Seeing Aaron Reed’s book in the GDC bookstore:

The AI Summit, in just about every particular. Content-wise, even the stuff that has no bearing on my own work, like the talk on influence maps, has been fascinating. People-wise, they’re cool, brilliant folks, and tremendously approachable.
Eric Zimmerman and Naomi Clark’s talk on the Fantasy of Labor, which postulates that people play time management games and their ilk — games that are more or less impossible to fail and largely decoupled from skill — because they like believing persistent work will get them somewhere. I wanted to ask whether they thought this fantasy has become more powerful and more pervasive as the economy has tanked, but that seemed like too much of a downer even for a fairly serious talk. I think there might be some psychological terrain to be mapped that goes even deeper and to even stranger places: namely, a sense of virtue from doing large amounts of busy work that someone else has bidden you to do.
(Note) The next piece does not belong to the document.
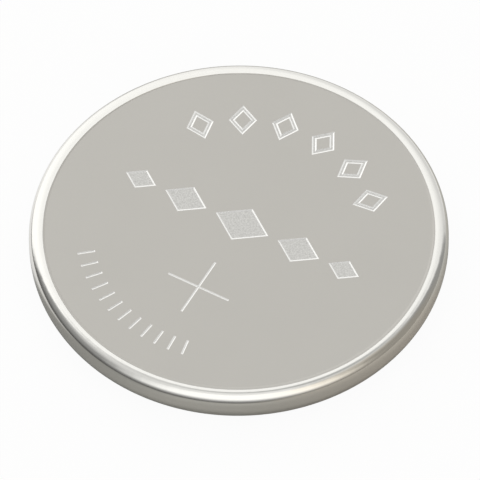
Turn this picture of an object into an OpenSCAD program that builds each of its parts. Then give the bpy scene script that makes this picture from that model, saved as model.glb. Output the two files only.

I can’t say that has motivated me in real life very much as an adult, but it’s what got me through the first few years of elementary school for sure.
Not favorite: I didn’t get my speaker t-shirt! They asked me what size I wanted, but then it was not in my bag. I am sad. Childishly sad. I don’t wear my shirt from last year much, but I like having it, you know?
The IF Theory Reader is available
This news is a little old because of my being at GDC, but it’s worth amplifying the signal anyway: the IF Theory Reader, aka the IF Theory book, now exists, thanks to Kevin Jackson-Mead’s dedication in reviving it from an undead state. It can be downloaded as a free PDF, or purchased in physical form for about $14 American.
Some of the articles in it have been revamped. I substantially rewrote my article on IF geography to talk more about route-finding across a map, status line compass roses, and other navigation and UI elements that have come much more into vogue since the article was written. My piece on conversation I rewrote less extremely, but still adjusted here and there.
That’s not to say that old = useless. The book opens with Roger Giner-Sorolla’s article Crimes Against Mimesis, posted years ago on the rec.arts.int-fiction forum. That series of posts formed the starting point for many, many long discussions about game design, storytelling, and simulation in the years to follow. Other selections include a lot of coverage of different areas of IF craft — writing room descriptions, designing puzzles, coming up with NPC dialogue — as well as some more theoretical discussions.